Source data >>
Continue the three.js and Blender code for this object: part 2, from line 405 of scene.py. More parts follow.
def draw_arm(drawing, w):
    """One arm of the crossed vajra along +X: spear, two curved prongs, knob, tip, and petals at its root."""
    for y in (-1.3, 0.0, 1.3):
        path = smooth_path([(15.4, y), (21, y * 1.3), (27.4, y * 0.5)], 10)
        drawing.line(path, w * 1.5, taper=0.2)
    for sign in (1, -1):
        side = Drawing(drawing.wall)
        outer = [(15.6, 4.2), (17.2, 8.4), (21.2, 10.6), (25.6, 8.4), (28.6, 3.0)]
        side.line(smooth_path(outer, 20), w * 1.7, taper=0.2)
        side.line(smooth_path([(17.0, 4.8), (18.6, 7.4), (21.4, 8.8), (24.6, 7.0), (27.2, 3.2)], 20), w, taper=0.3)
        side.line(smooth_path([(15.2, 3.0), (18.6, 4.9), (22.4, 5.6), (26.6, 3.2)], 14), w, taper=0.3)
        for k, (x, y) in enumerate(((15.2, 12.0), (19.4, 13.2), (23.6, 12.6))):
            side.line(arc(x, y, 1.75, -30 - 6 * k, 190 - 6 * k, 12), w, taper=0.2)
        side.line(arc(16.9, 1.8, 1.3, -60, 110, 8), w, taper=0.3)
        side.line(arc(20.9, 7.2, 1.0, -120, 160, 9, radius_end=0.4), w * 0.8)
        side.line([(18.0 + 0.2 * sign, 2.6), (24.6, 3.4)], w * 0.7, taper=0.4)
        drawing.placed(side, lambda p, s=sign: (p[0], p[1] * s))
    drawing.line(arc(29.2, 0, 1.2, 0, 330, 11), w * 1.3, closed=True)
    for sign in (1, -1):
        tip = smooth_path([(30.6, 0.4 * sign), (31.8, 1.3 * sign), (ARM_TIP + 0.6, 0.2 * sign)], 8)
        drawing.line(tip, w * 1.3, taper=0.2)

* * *

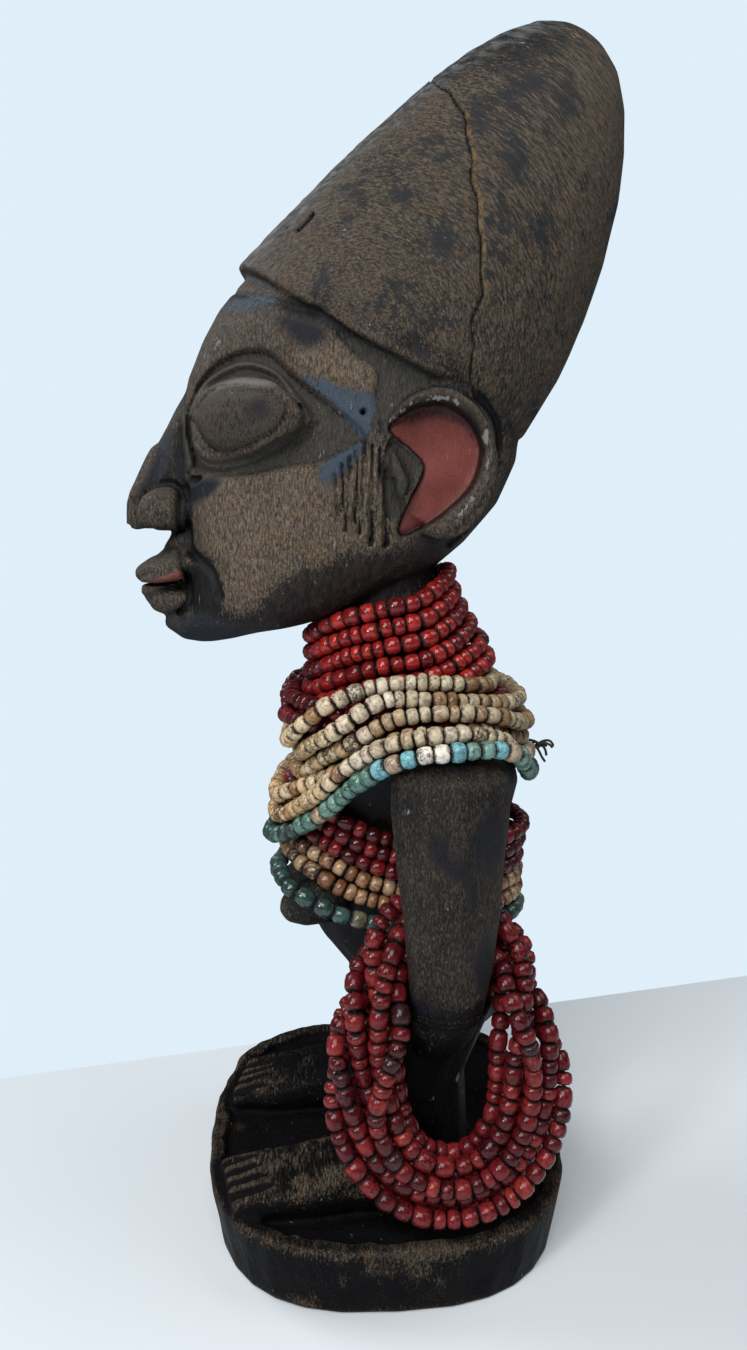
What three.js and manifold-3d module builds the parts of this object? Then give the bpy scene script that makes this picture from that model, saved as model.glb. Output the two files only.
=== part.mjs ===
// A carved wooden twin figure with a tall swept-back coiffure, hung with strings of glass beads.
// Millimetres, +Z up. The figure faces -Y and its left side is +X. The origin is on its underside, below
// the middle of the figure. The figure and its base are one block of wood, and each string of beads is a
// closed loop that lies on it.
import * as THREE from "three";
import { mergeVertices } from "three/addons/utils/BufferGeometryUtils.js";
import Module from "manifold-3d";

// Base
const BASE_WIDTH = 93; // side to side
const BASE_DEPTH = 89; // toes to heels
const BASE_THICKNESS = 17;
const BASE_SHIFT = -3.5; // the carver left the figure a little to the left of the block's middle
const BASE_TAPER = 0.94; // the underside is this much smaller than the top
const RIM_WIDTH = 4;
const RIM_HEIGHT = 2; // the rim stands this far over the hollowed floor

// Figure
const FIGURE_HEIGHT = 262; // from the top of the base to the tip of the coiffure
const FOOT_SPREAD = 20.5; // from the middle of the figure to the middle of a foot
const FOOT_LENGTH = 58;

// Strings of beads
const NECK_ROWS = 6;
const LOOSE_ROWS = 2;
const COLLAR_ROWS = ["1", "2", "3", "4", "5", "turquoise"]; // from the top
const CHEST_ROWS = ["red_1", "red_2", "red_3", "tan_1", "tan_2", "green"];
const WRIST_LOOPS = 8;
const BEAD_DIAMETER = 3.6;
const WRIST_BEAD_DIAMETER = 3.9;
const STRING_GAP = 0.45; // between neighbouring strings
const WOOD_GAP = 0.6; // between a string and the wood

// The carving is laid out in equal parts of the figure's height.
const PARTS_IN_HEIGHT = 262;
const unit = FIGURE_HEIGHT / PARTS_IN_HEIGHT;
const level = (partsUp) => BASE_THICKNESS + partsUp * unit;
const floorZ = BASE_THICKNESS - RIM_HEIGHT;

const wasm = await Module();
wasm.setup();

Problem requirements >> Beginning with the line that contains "What three.js and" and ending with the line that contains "wasm.setup();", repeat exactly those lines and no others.

Full solution >>
What three.js and manifold-3d module builds the parts of this object? Then give the bpy scene script that makes this picture from that model, saved as model.glb. Output the two files only.
=== part.mjs ===
// A carved wooden twin figure with a tall swept-back coiffure, hung with strings of glass beads.
// Millimetres, +Z up. The figure faces -Y and its left side is +X. The origin is on its underside, below
// the middle of the figure. The figure and its base are one block of wood, and each string of beads is a
// closed loop that lies on it.
import * as THREE from "three";
import { mergeVertices } from "three/addons/utils/BufferGeometryUtils.js";
import Module from "manifold-3d";

// Base
const BASE_WIDTH = 93; // side to side
const BASE_DEPTH = 89; // toes to heels
const BASE_THICKNESS = 17;
const BASE_SHIFT = -3.5; // the carver left the figure a little to the left of the block's middle
const BASE_TAPER = 0.94; // the underside is this much smaller than the top
const RIM_WIDTH = 4;
const RIM_HEIGHT = 2; // the rim stands this far over the hollowed floor

// Figure
const FIGURE_HEIGHT = 262; // from the top of the base to the tip of the coiffure
const FOOT_SPREAD = 20.5; // from the middle of the figure to the middle of a foot
const FOOT_LENGTH = 58;

// Strings of beads
const NECK_ROWS = 6;
const LOOSE_ROWS = 2;
const COLLAR_ROWS = ["1", "2", "3", "4", "5", "turquoise"]; // from the top
const CHEST_ROWS = ["red_1", "red_2", "red_3", "tan_1", "tan_2", "green"];
const WRIST_LOOPS = 8;
const BEAD_DIAMETER = 3.6;
const WRIST_BEAD_DIAMETER = 3.9;
const STRING_GAP = 0.45; // between neighbouring strings
const WOOD_GAP = 0.6; // between a string and the wood

// The carving is laid out in equal parts of the figure's height.
const PARTS_IN_HEIGHT = 262;
const unit = FIGURE_HEIGHT / PARTS_IN_HEIGHT;
const level = (partsUp) => BASE_THICKNESS + partsUp * unit;
const floorZ = BASE_THICKNESS - RIM_HEIGHT;

const wasm = await Module();
wasm.setup();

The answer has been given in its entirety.